袁盎は景帝に直接面会し、反乱軍を抑える策があると言い、晁錯を含めた朝臣全てを下がらせてから奏上した。それまでは自分が行っていた事を自分にされた晁錯は激しく悔しがった。袁盎の言う策とは反乱軍が君側の奸と称している晁錯を殺せば反乱軍の名目が無くなると言うものである。景帝もそれほど上手くいくと思ったわけではないが、一つの方策ではあると考えてそれを許可した。
「刑不上大夫(刑は大夫に上らず)」(『礼記』)と言い、当時は士大夫階級の者には刑罰は適用されないのが普通であった。もちろん無制限に悪事が認められていたわけではなく、もし刑に相当する事を犯した場合には「役所へ出頭せよ」と言う命令が来て、それを受け取った者は自らを裁く、すなわち自殺しなければならないという暗黙の了解があった。士大夫には刑場で殺されるような不名誉なことは科せられないということである。しかし晁錯が処刑されるときにはこれが適用されず、首都長安の中尉陳嘉に騙されて市場に引き出され、腰斬により処刑された。
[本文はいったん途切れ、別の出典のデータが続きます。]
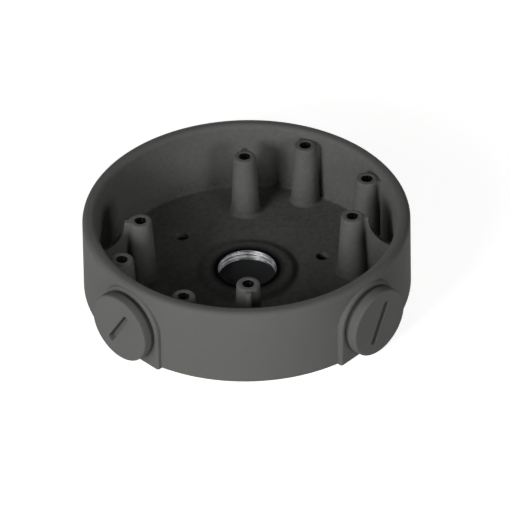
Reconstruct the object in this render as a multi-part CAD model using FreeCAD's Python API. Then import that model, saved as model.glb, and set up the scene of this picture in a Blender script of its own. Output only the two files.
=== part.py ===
"""Round die-cast base box for a dome camera, 137 mm across, seen open side up.

The box is one aluminium casting: a drafted ring wall with a round-topped rim, a flat floor,
eight tapped posts with webs to the wall, a raised hub with the rear conduit entry, and two
side conduit ports at right angles. Each side port is closed by a slotted screw plug on a
sealing ring, and the rear entry is open.

Frame, in millimetres: the origin is the centre of the rear face, which goes on the wall.
+Z points out of the open side, one port looks along -X and the other along -Y.
"""
import FreeCAD
import Part

import math
import os

from FreeCAD import Vector

# Casting: ring wall and rim
HEIGHT = 34.5
RIM_RADIUS = 68.5
REAR_RADIUS = 69.35
RIM_WALL = 5.5
RIM_OUTER_ROUND = 2.4
RIM_INNER_ROUND = 2.2
INNER_DRAFT_DEG = 1.5
REAR_EDGE_ROUND = 0.6

# Casting: floor and hub
FLOOR_THICKNESS = 2.8
FLOOR_FILLET = 1.2
HUB_HEIGHT = 2.1
HUB_TOP_RADIUS = 19.3
HUB_SLOPE_WIDTH = 1.6
HUB_ROUND = 0.9

# Rear conduit entry, open from the rear face to the hub's top
ENTRY_RADIUS = 13.2
ENTRY_REAR_CHAMFER = 0.4
ENTRY_HUB_CHAMFER = 1.0

# Wall screw holes: three on a circle whose centre lies a little off the axis
WALL_SCREW_RADIUS = 2.75
WALL_SCREW_CIRCLE_RADIUS = 35.75
WALL_SCREW_CENTRE_X = -1.1
WALL_SCREW_CENTRE_Y = 2.15
WALL_SCREW_FIRST_DEG = 90.0
WALL_SCREW_COUNT = 3

# Camera posts: four on a circle, four on an oblong
POST_TOP = 31.4
POST_TOP_RADIUS = 4.8
POST_FOOT_RADIUS = 6.3
POST_FOOT_FILLET = 1.3
POST_TOP_ROUND = 0.9
TAP_RADIUS = 2.5
TAP_DEPTH = 20.0
TAP_MOUTH_CHAMFER = 0.15
CIRCLE_POST_RADIUS = 44.33
CIRCLE_POST_COUNT = 4
CIRCLE_POST_FIRST_DEG = 45.0
OBLONG_POST_X = 55.15
OBLONG_POST_Y = 17.95

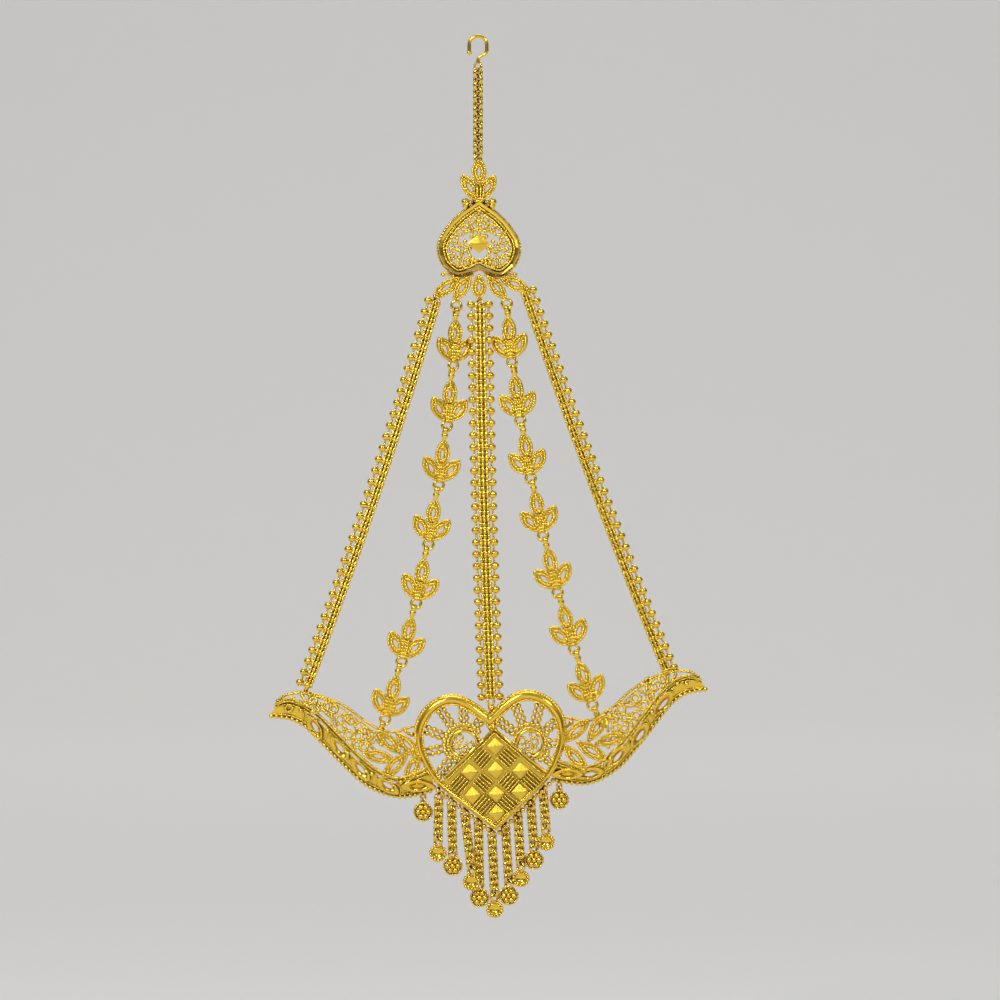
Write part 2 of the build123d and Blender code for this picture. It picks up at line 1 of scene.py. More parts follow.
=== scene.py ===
"""Gold maang tikka: beaded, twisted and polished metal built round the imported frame.

Shapes are drawn in millimetres. Flat work is drawn as (x, z), with its height towards the front, at -Y.
"""
from collections import namedtuple
from math import atan2, cos, degrees, hypot, pi, radians, sin

import bmesh
import bpy
import numpy as np
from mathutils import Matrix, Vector


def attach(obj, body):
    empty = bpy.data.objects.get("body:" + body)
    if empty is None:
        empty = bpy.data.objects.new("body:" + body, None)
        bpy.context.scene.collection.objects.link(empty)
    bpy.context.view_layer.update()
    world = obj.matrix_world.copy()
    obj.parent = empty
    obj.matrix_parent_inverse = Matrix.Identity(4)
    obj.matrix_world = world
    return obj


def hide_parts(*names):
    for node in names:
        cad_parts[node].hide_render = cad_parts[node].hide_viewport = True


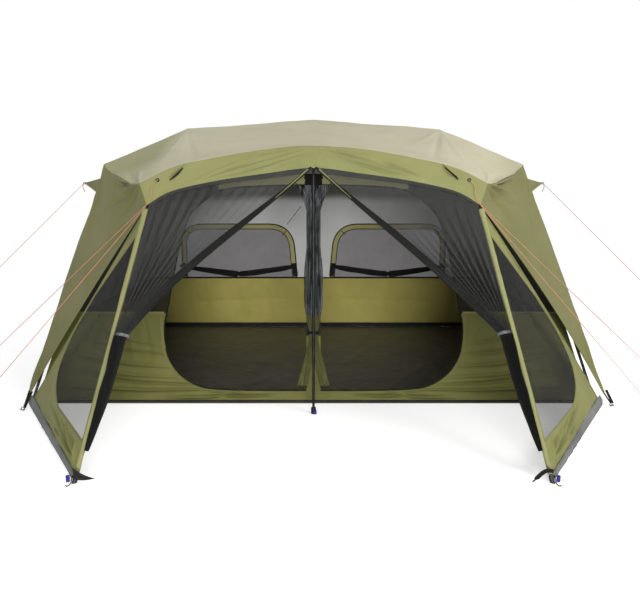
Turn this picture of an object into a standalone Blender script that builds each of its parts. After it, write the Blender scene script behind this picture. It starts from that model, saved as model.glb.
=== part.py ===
"""A family cabin tent with a screened porch: frame, flysheet, cabin, porch, tied-back doors and guy lines."""

import math

import bmesh
import bpy
from mathutils import Matrix, Vector
from mathutils.bvhtree import BVHTree

# The tent stands on Z = 0 and faces -Y. X runs to the right and Z up. All sizes are in metres.
TENT_HEIGHT = 2.29
SEAT_GAP = 0.0003

# Frame lines: a leg's foot, the elbow over it and the knuckle of its roof rod
LEG_BASE_X = 2.165
FRONT_LEG_Y = -0.815
REAR_LEG_Y = 2.135
ELBOW_X = 1.59
ELBOW_Z = 1.79
ELBOW_INSET_Y = 0.33
KNUCKLE_X = 1.05
KNUCKLE_DROP = 0.19
KNUCKLE_INSET_Y = 0.735

# Frame sections
ROD_RADIUS = 0.00635
SOCKET_WALL = 0.0045
SOCKET_LENGTH = 0.055
SOCKET_DEPTH = 0.035
HUB_RADIUS = 0.052
HUB_TOP_RADIUS = 0.0008
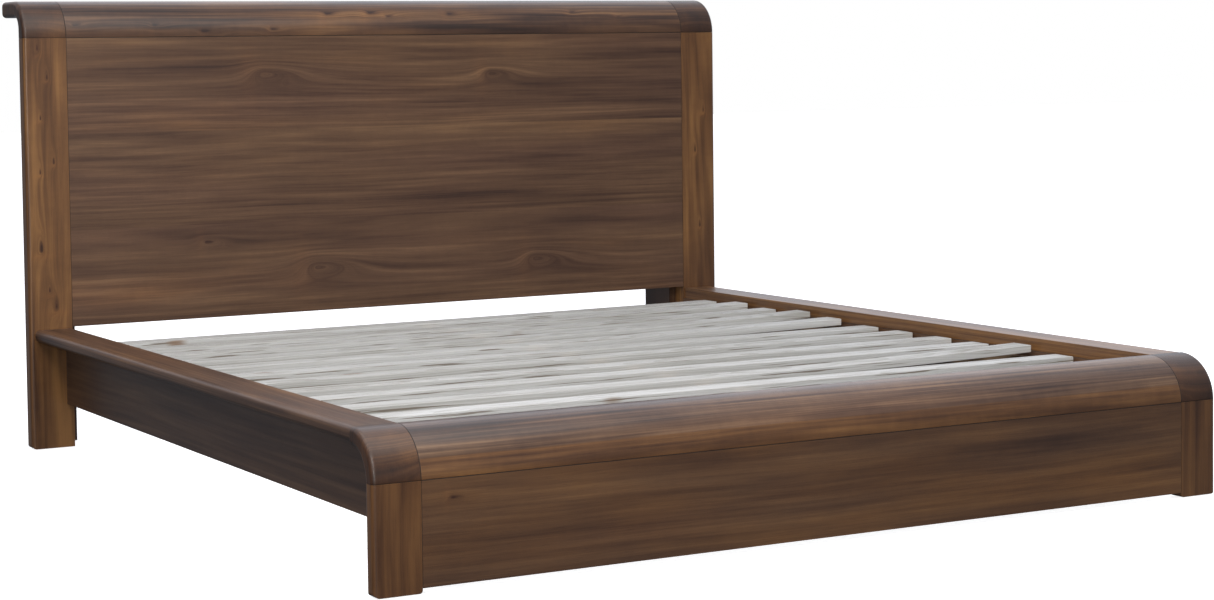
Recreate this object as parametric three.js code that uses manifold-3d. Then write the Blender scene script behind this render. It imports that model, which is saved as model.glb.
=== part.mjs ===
// Low platform sleigh bed for a 1930 x 2030 mm mattress, in millimetres.
// +X runs to the right of someone standing at the foot and looking at the headboard,
// +Y runs from the footboard to the headboard and +Z is up. The origin lies on the floor
// under the centre of the bed's overall box.
//
// The headboard and the footboard each have two uprights, a panel between them, and a
// curled top in three pieces: a rail between two corner blocks. Each side is a fascia
// board with a wide cap on it. Slats lie on ledgers and on a centre beam, whose legs
// stand on screw-in levelling feet.

import * as THREE from 'three';
import { mergeVertices } from 'three/addons/utils/BufferGeometryUtils.js';
import Module from 'manifold-3d';

const wasm = await Module();
wasm.setup();

// ---- Driving dimensions ----

// Clear opening for the mattress, between the side caps and between the two boards.
const openingWidth = 1950;
const openingLength = 2055;

// Headboard.
const headHeight = 1206;
const headOverhang = 114;
const headPostWidth = 118.6;
const headPostThickness = 48;
const headRollRadius = 100;
const headRollDepth = 195;
const headFlangeThickness = 43.5;
const headFlangeEdgeRadius = 13;
const headUnderFillet = 35;
const headPanelRise = 4;
const headPanelThickness = 28;

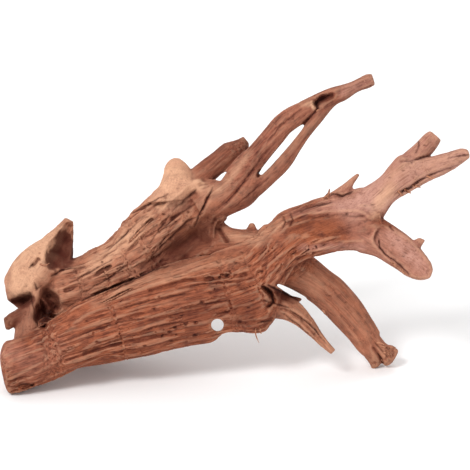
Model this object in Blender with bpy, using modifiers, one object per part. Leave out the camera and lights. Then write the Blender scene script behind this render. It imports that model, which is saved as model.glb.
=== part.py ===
"""A piece of mangrove root that stands on three feet, as one closed solid.

The form is drawn on a front sheet, in millimetres: x runs right, y runs down, and depth runs back from the
sheet. Each limb is a loft through ribs. A rib joins the limb's two edges on the sheet, and says how deep its
middle lies and how thick it is from there to the front or the back. The limbs grow together in a voxel
remesh. Strokes then press hollows, cracks and folds into the skin that faces the front or the back, and the
root leans back by SHEET_LEAN onto its feet.
"""

import math

import bmesh
import bpy
import numpy as np
from mathutils import Matrix, Vector, noise
from mathutils.bvhtree import BVHTree

MM = 0.001
SHEET_LEAN = math.radians(22)
SHEET_BASE = 400  # the y that stands for height 0

RING_SIDES = 40
RING_SPACING = 4
FLUTE_WIDTH = 7  # of one ridge of the grain
FLUTE_LENGTH = 55
BROAD_FLUTES, FINE_FLUTES = 2.6, 0.7  # their shares of the grain's height
FLUTE_MEAN = 0.45  # keeps the middle of the broad ones at the limb's own size
FINER_ACROSS, FINER_ALONG = 2, 1.5  # how much closer the fine ones stand
FLUTES_PER_RADIUS = 0.15  # the highest that the grain stands on a thin limb
SEED_STEP = 7.3  # keeps two limbs' grain apart
VOXEL = 1.9
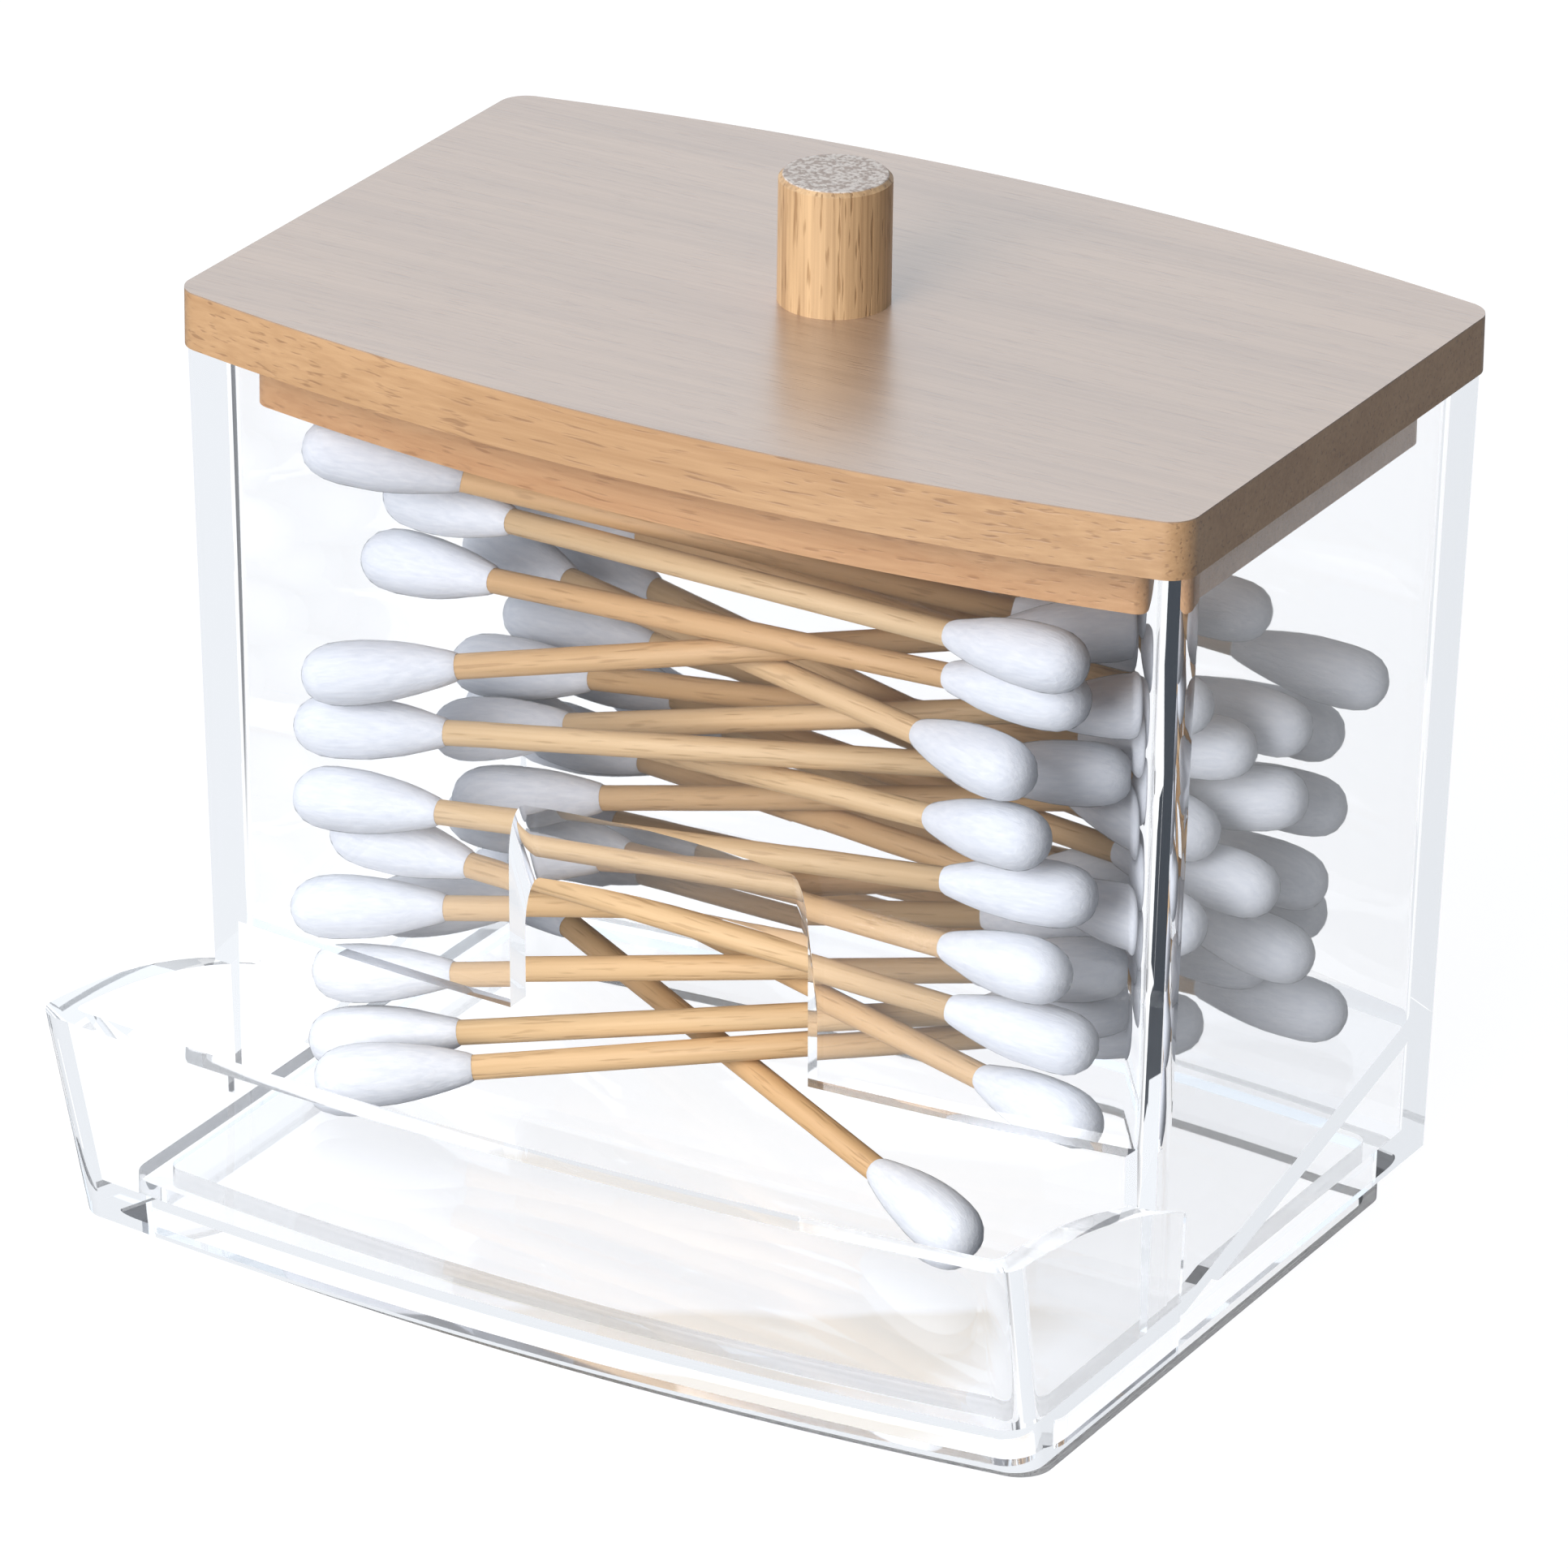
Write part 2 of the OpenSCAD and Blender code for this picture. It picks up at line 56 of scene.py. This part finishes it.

その一族も皆殺しにされた。
この処刑より数ヶ月前のこと。晁錯の父親は削藩に執念している晁錯を諌めた。すると晁錯は、「削藩しなければ皇帝が尊敬を得られず、宗廟も不安となる(不如此,天子不尊,宗廟不安)。」と答えた。父親はこれに対し、「このままだと劉家は安全になるとはいえ、晁家は滅ぶだろう。私は去るので君の好きのようにしろ(劉氏安矣,而晁氏危矣、吾去公归矣)。」と言って毒を飲んで自殺した(遂飲薬死)。結局は父親の指摘通りになったのであった。
[編集] 評価
呉楚七国の乱は周亜夫の活躍などにより3ヶ月で鎮圧され、その後は晁錯が志向したように諸侯王の権力は大幅に削られていった。
晁錯はその傲岸さから周りとの軋轢を生み、自らは死に至った。しかし抑商政策・諸侯王対策などの政策はそれ以降の漢でも踏襲された政策であり、その行動は全て景帝の承認したものであって、晁錯を切り捨てた景帝は非情と言わざるを得ない。
一方で、宮廷の権力が絶対化されたことは、宦官や外戚が宮廷を掌握した際にこれを抑える勢力がいなくなったことを意味する。したがって、
- 皇帝や実権者の個性に大きく振り回される政治
- 外戚と宦官の専横
- 抑商政策による経済の衰退に起因する財政悪化
- 密告社会化による法への不信と、理不尽にも罪に落とされた者たちによる匪賊の形成
といった前漢の衰退原因は晁錯により作られたと見ることもできる。
なお、晁錯を死に至らしめた袁盎ものちに、梁王・劉武が帝位を継ぐ事を景帝に強く諫言して止めさせたため、劉武の恨みを受けて暗殺された。『史記』では袁盎と晁錯を同じ巻に収めており、『漢書』でもそれを踏襲している。
[編集] 朝令暮改
「朝令暮改」と言う熟語は、晁錯が文帝に出した奏上文の「勤苦如此、尚復被水旱之災、急政暴賦、賦斂不時、朝令而暮改」(『漢書』食貨志)に由来する。